Charles Sydney Richards (1884-1941)


Obituary 1941[1]

CHARLES SYDNEY RICHARDS died at Rio de Janeiro on January 28th, 1941. The cabled news tells us that he was drowned whilst bathing at Copacabana Beach. British foreign trade is thus deprived of the services of one of its more brilliant exponents and the country loses a man of outstanding ability and wide experience.

Richards was born in 1884 and joined the Metropolitan-Vickers Electrical Company (then the British Westinghouse Company) in 1902. He had studied at the Manchester School of Technology and had already taken a First Class Honours Science Degree in the University of Manchester. For thirty-eight years he served his company and took no small share in building it up to its present worldwide standing. During the 1914-1918 war he saw active service as Captain in the Army.
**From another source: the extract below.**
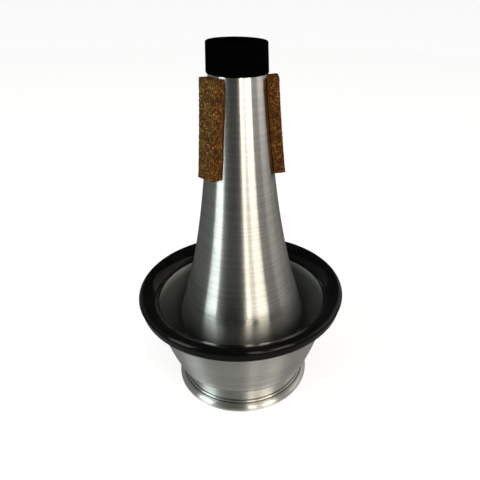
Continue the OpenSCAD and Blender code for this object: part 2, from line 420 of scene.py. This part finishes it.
# The shoulder's curve leaves the flare at the flare's own slope, and the neck's curve touches it
shoulder_from = math.degrees(math.atan(
    (flare_r - throat_r) * flare_bend / flare_len / (1 - math.exp(-flare_bend))))
shoulder_c = (flare_r - shoulder_arc * math.cos(math.radians(shoulder_from)),
              flare_end_z - shoulder_arc * math.sin(math.radians(shoulder_from)))
neck_r = shoulder_c[0] + shoulder_arc - neck_in
neck_turn = math.degrees(math.acos(1 - neck_in / (shoulder_arc + neck_arc)))
neck_c = (shoulder_c[0] + (shoulder_arc + neck_arc) * math.cos(math.radians(neck_turn)),
          shoulder_c[1] - (shoulder_arc + neck_arc) * math.sin(math.radians(neck_turn)))
flange_c = (neck_r + flange_arc, cone_flange_z + sheet + flange_arc)
outer = [(spigot_r, spigot_top_z), (spigot_r, throat_z)]
outer += [(flare_at(throat_z - flare_len * i / flare_steps), throat_z - flare_len * i / flare_steps,
           i / flare_steps, 0.0) for i in range(flare_steps + 1)]
outer += arc(shoulder_c, shoulder_arc, shoulder_from, -neck_turn, 28)[1:]
outer += arc(neck_c, neck_arc, 180 - neck_turn, 180, 10)[1:]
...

Richards' career is a record of pioneer work. He had a flair for opening up and making a success of new and often apparently unpromising export markets. His overseas experience began at the age of twenty-eight, when he first went to Russia, a visit repeated many times in subsequent years. He assisted in laying the foundations of British electrical export trade with that country before the last war, and in later years after the Russian Revolution he achieved conspicuous success in large-scale development of this trade. In matters dealing with the Russian market he was recognised as an expert. In 1922 he was appointed joint managing director of the Metropolitan-Vickers Export Company, and at this period, as a result of his visits to China and Japan, the Far East became an important territory for his company. His elevation to the board of the Metropolitan-Vickers Electrical Company in 1933 did not restrict his overseas activities. In more recent years he devoted much of his time to European and Near Eastern markets and was one of those mainly responsible for developing trade with Poland and Turkey. He was always convinced of the importance of the Latin American markets, and in October, 1940, was appointed to represent the electrical industry on Lord Willingdon's Mission to South America.

His systematic visits to export territories in which he was interested, provided a key to his expert knowledge of how to compete successfully with foreign industry and to put Britain "on the map" as an exporter of electrical machinerv. Richards' mind was always focused on the national aspect and his advice was always at the service of British industry on matters of export trade, in which he was a recognised expert.

He was a born diplomat and had the rare gift of never failing to understand and appreciate the views of others. This contributed in no small measure to his exceptional negotiating ability and helped to make a success of his dealings with men of all nations. Amongst Richards' many qualities it may have been his adventurous spirit and courageous outlook which earned for him the admiration of a very large circle of friends at home and abroad. His fine character, his personal charm, his cheery optimism and his unaffected manner endeared him to many who will long cherish the memory of his friendship. He will be greatly missed by his colleagues, who held him in deep respect and by his staff, to whom he showed unfailing kindness and whose warm affection for him will endure.